» **SHORT TASK**: Set down word for word each line from the start of the listing through the line that contains "return (usbCentre.x +", both included.

» **SUPPLIED DATA**:
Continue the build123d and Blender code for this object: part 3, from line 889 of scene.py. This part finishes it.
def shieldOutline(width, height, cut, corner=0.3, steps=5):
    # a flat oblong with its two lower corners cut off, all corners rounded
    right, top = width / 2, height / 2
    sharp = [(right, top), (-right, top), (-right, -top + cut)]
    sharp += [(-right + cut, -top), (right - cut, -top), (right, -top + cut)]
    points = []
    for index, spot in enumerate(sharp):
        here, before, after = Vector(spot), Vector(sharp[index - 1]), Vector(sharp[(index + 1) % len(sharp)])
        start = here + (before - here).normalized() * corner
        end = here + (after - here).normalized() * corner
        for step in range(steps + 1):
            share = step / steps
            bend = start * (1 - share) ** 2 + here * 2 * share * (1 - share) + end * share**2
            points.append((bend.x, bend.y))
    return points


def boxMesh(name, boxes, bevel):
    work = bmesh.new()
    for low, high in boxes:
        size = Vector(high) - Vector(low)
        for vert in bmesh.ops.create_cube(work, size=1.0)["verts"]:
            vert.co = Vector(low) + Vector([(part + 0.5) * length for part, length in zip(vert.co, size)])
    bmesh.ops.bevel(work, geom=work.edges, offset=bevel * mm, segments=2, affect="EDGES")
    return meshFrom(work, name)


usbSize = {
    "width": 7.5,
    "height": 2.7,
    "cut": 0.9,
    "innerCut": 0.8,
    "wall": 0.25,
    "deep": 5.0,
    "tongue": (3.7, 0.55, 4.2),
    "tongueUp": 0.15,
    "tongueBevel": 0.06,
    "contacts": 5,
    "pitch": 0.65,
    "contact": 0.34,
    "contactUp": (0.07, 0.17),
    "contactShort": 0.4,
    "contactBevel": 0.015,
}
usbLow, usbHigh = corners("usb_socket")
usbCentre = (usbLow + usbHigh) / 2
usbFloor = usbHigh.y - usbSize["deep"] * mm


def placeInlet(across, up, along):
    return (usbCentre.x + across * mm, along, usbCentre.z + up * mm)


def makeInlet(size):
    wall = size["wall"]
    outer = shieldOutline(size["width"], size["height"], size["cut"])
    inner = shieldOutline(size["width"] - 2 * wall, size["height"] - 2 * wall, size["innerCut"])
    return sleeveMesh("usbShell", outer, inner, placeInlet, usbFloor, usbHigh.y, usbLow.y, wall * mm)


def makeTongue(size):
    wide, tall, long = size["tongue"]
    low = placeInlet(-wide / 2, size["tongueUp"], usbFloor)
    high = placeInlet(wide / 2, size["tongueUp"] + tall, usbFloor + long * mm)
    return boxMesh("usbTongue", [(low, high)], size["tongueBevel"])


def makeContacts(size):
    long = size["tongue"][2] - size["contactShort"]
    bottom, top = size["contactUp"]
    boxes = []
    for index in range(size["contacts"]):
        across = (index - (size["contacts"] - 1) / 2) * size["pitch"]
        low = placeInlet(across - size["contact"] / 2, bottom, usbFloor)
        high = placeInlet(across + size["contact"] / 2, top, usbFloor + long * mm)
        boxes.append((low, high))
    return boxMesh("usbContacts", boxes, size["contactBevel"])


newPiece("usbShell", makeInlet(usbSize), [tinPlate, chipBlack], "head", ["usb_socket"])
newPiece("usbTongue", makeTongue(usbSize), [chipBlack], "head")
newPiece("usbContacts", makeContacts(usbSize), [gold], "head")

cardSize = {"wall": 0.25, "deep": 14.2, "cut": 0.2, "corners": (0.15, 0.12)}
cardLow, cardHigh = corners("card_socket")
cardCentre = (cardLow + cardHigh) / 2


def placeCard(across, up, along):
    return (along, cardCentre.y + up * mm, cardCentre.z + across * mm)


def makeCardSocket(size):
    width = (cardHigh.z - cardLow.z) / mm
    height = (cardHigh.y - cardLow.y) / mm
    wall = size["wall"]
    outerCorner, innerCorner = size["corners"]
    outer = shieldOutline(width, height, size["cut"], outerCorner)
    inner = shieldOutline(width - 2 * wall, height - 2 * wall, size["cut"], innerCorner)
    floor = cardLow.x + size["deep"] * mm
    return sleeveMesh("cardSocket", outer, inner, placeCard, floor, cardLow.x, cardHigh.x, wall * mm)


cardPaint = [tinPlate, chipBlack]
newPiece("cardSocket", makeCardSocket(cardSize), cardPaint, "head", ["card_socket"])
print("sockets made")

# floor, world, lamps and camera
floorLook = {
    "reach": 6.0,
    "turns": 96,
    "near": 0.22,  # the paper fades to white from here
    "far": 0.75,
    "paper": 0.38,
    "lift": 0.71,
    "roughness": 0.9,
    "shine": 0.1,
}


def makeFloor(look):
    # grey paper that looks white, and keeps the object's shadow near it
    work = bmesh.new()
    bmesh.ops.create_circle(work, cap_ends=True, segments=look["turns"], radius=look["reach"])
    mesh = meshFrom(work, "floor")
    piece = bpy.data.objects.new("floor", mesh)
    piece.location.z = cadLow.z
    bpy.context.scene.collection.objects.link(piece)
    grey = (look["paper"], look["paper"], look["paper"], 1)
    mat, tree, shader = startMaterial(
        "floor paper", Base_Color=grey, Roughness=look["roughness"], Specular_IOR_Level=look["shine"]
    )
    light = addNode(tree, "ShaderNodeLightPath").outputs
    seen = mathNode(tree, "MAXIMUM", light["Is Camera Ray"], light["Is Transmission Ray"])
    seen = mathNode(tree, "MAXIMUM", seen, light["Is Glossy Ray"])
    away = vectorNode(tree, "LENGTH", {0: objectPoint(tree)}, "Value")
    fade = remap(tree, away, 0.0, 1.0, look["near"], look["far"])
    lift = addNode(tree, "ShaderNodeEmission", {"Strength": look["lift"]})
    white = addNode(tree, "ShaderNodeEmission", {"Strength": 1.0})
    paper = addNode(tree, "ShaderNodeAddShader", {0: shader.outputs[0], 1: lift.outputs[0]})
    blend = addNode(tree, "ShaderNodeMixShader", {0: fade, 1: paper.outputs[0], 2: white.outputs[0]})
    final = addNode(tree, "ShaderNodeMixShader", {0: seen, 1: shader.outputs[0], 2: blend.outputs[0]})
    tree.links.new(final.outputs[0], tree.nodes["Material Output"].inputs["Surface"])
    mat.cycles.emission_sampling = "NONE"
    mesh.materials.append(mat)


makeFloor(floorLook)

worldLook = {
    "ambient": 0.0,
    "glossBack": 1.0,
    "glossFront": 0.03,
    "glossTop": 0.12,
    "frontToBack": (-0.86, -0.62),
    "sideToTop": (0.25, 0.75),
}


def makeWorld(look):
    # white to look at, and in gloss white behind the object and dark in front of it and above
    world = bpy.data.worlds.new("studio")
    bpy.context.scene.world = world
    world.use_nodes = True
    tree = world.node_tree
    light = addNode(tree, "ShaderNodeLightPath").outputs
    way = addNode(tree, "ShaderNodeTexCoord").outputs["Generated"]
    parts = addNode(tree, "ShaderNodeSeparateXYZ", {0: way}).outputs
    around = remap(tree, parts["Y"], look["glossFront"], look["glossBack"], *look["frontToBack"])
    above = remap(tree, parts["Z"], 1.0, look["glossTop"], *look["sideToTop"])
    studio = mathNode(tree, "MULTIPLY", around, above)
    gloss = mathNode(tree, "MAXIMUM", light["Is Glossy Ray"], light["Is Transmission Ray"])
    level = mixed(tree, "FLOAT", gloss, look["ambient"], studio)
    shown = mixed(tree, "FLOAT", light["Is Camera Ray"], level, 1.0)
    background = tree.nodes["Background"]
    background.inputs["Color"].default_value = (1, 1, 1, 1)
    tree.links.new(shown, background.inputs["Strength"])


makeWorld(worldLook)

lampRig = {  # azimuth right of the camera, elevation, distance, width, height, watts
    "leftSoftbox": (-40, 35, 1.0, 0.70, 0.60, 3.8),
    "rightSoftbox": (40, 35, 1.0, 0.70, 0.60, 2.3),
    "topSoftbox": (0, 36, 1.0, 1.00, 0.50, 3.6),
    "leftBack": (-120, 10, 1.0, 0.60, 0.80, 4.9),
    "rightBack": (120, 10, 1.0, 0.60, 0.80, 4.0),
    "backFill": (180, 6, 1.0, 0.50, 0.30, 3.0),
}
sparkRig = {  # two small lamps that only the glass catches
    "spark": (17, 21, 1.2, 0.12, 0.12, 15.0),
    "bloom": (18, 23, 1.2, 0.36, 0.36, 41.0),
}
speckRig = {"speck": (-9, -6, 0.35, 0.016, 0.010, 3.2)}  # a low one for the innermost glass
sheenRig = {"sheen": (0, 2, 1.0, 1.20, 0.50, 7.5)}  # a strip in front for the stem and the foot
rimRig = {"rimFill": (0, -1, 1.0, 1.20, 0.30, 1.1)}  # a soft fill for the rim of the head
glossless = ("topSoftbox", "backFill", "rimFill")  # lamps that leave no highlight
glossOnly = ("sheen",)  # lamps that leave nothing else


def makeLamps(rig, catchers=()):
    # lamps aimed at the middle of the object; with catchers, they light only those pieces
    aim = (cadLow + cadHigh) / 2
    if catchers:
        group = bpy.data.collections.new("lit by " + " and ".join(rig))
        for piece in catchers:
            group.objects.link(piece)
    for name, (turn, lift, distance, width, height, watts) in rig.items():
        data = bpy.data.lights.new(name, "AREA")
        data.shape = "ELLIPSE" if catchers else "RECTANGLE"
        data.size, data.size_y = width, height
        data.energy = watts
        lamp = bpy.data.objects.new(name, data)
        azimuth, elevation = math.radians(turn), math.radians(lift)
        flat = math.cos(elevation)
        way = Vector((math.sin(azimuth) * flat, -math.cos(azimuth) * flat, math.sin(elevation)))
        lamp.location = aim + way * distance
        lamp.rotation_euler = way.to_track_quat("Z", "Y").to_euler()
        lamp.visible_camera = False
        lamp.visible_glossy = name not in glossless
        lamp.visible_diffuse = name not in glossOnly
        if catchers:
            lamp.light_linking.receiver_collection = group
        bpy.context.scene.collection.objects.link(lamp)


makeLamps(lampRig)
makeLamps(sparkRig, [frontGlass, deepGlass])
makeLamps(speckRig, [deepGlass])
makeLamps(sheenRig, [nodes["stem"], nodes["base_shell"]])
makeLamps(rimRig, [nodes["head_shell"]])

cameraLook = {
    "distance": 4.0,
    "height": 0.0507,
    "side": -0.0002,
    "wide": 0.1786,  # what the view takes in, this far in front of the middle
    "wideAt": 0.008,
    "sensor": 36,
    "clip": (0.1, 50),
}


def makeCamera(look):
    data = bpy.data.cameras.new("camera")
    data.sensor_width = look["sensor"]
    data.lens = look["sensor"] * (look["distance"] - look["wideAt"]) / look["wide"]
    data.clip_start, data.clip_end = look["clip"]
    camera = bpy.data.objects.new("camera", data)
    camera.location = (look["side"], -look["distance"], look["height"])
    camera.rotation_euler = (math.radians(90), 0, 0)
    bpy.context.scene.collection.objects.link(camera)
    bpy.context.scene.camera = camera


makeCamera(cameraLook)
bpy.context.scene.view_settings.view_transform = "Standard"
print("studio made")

» **THE SOLUTION**:
Continue the build123d and Blender code for this object: part 3, from line 889 of scene.py. This part finishes it.
def shieldOutline(width, height, cut, corner=0.3, steps=5):
    # a flat oblong with its two lower corners cut off, all corners rounded
    right, top = width / 2, height / 2
    sharp = [(right, top), (-right, top), (-right, -top + cut)]
    sharp += [(-right + cut, -top), (right - cut, -top), (right, -top + cut)]
    points = []
    for index, spot in enumerate(sharp):
        here, before, after = Vector(spot), Vector(sharp[index - 1]), Vector(sharp[(index + 1) % len(sharp)])
        start = here + (before - here).normalized() * corner
        end = here + (after - here).normalized() * corner
        for step in range(steps + 1):
            share = step / steps
            bend = start * (1 - share) ** 2 + here * 2 * share * (1 - share) + end * share**2
            points.append((bend.x, bend.y))
    return points


def boxMesh(name, boxes, bevel):
    work = bmesh.new()
    for low, high in boxes:
        size = Vector(high) - Vector(low)
        for vert in bmesh.ops.create_cube(work, size=1.0)["verts"]:
            vert.co = Vector(low) + Vector([(part + 0.5) * length for part, length in zip(vert.co, size)])
    bmesh.ops.bevel(work, geom=work.edges, offset=bevel * mm, segments=2, affect="EDGES")
    return meshFrom(work, name)


usbSize = {
    "width": 7.5,
    "height": 2.7,
    "cut": 0.9,
    "innerCut": 0.8,
    "wall": 0.25,
    "deep": 5.0,
    "tongue": (3.7, 0.55, 4.2),
    "tongueUp": 0.15,
    "tongueBevel": 0.06,
    "contacts": 5,
    "pitch": 0.65,
    "contact": 0.34,
    "contactUp": (0.07, 0.17),
    "contactShort": 0.4,
    "contactBevel": 0.015,
}
usbLow, usbHigh = corners("usb_socket")
usbCentre = (usbLow + usbHigh) / 2
usbFloor = usbHigh.y - usbSize["deep"] * mm


def placeInlet(across, up, along):
    return (usbCentre.x + across * mm, along, usbCentre.z + up * mm)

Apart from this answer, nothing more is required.